- WHAT TO WORK ON
Repeat the material exactly, every line of it.

- DATASET SECTION
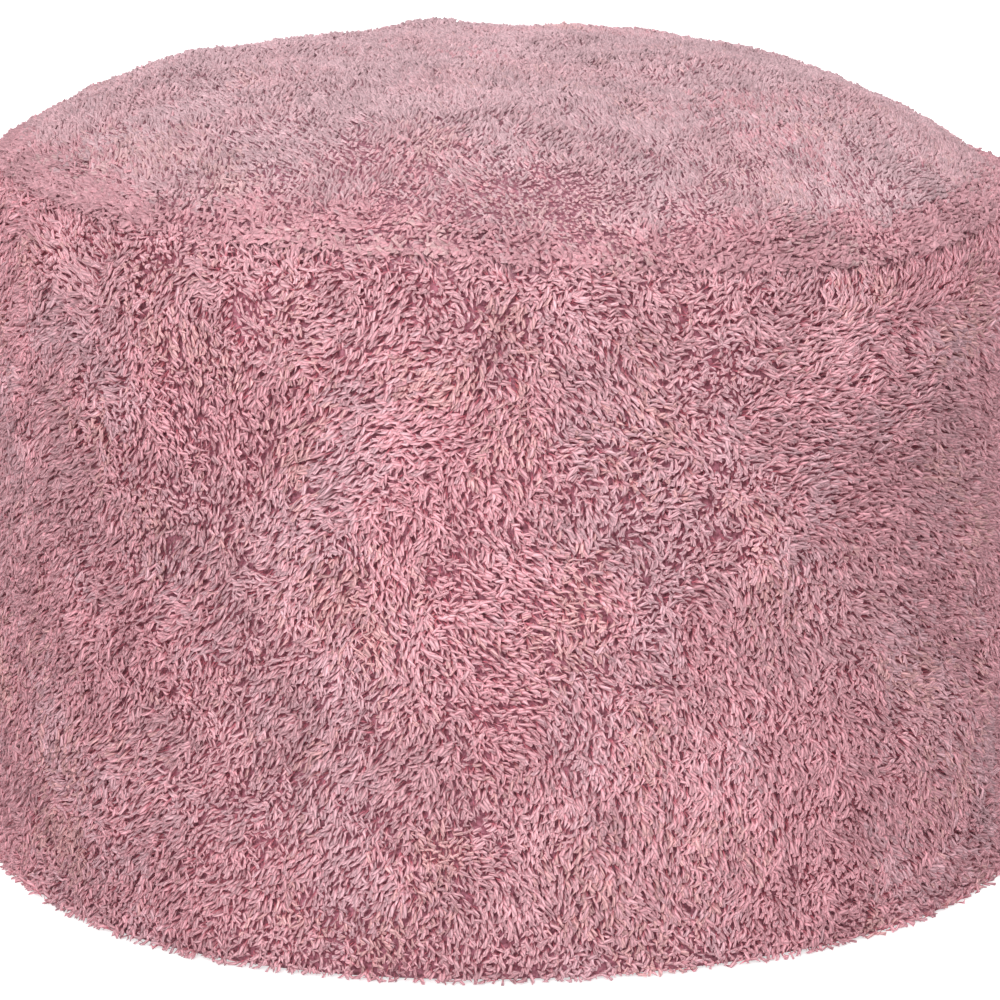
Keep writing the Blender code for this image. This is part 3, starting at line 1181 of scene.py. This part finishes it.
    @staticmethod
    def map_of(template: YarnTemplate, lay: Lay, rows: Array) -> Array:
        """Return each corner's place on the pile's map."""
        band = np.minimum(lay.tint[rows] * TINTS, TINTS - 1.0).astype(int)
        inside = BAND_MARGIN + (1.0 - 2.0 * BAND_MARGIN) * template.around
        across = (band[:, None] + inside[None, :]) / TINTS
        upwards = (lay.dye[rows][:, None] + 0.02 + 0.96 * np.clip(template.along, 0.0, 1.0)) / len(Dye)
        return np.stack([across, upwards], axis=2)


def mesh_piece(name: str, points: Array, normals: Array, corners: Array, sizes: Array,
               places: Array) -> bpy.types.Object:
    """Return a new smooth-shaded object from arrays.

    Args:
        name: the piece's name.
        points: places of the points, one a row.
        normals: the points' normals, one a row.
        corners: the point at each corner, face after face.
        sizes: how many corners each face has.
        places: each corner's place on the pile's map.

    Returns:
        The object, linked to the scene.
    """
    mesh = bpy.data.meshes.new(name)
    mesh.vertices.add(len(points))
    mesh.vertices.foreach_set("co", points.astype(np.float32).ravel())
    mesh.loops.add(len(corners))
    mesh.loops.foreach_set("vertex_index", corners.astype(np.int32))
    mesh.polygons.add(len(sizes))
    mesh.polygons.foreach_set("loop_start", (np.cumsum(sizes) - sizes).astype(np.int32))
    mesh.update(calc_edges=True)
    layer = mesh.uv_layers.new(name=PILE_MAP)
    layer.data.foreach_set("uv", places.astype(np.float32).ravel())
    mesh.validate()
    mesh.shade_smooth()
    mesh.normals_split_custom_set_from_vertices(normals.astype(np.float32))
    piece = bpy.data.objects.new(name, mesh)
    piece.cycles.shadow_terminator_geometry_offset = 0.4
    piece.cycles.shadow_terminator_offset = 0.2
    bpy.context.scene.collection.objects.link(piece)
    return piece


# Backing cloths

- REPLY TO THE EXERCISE
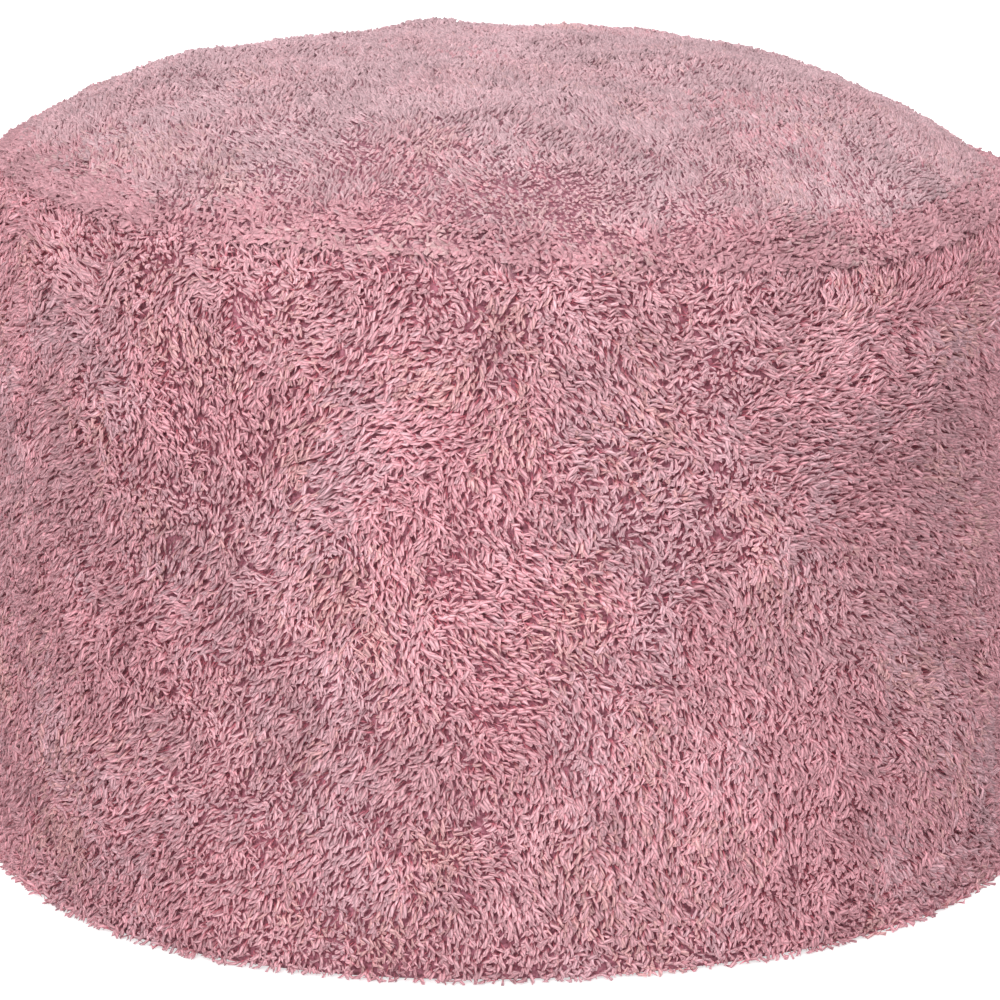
Keep writing the Blender code for this image. This is part 3, starting at line 1181 of scene.py. This part finishes it.
    @staticmethod
    def map_of(template: YarnTemplate, lay: Lay, rows: Array) -> Array:
        """Return each corner's place on the pile's map."""
        band = np.minimum(lay.tint[rows] * TINTS, TINTS - 1.0).astype(int)
        inside = BAND_MARGIN + (1.0 - 2.0 * BAND_MARGIN) * template.around
        across = (band[:, None] + inside[None, :]) / TINTS
        upwards = (lay.dye[rows][:, None] + 0.02 + 0.96 * np.clip(template.along, 0.0, 1.0)) / len(Dye)
        return np.stack([across, upwards], axis=2)


def mesh_piece(name: str, points: Array, normals: Array, corners: Array, sizes: Array,
               places: Array) -> bpy.types.Object:
    """Return a new smooth-shaded object from arrays.

    Args:
        name: the piece's name.
        points: places of the points, one a row.
        normals: the points' normals, one a row.
        corners: the point at each corner, face after face.
        sizes: how many corners each face has.
        places: each corner's place on the pile's map.

    Returns:
        The object, linked to the scene.
    """
    mesh = bpy.data.meshes.new(name)
    mesh.vertices.add(len(points))
    mesh.vertices.foreach_set("co", points.astype(np.float32).ravel())
    mesh.loops.add(len(corners))
    mesh.loops.foreach_set("vertex_index", corners.astype(np.int32))
    mesh.polygons.add(len(sizes))
    mesh.polygons.foreach_set("loop_start", (np.cumsum(sizes) - sizes).astype(np.int32))
    mesh.update(calc_edges=True)
    layer = mesh.uv_layers.new(name=PILE_MAP)
    layer.data.foreach_set("uv", places.astype(np.float32).ravel())
    mesh.validate()
    mesh.shade_smooth()
    mesh.normals_split_custom_set_from_vertices(normals.astype(np.float32))
    piece = bpy.data.objects.new(name, mesh)
    piece.cycles.shadow_terminator_geometry_offset = 0.4
    piece.cycles.shadow_terminator_offset = 0.2
    bpy.context.scene.collection.objects.link(piece)
    return piece


# Backing cloths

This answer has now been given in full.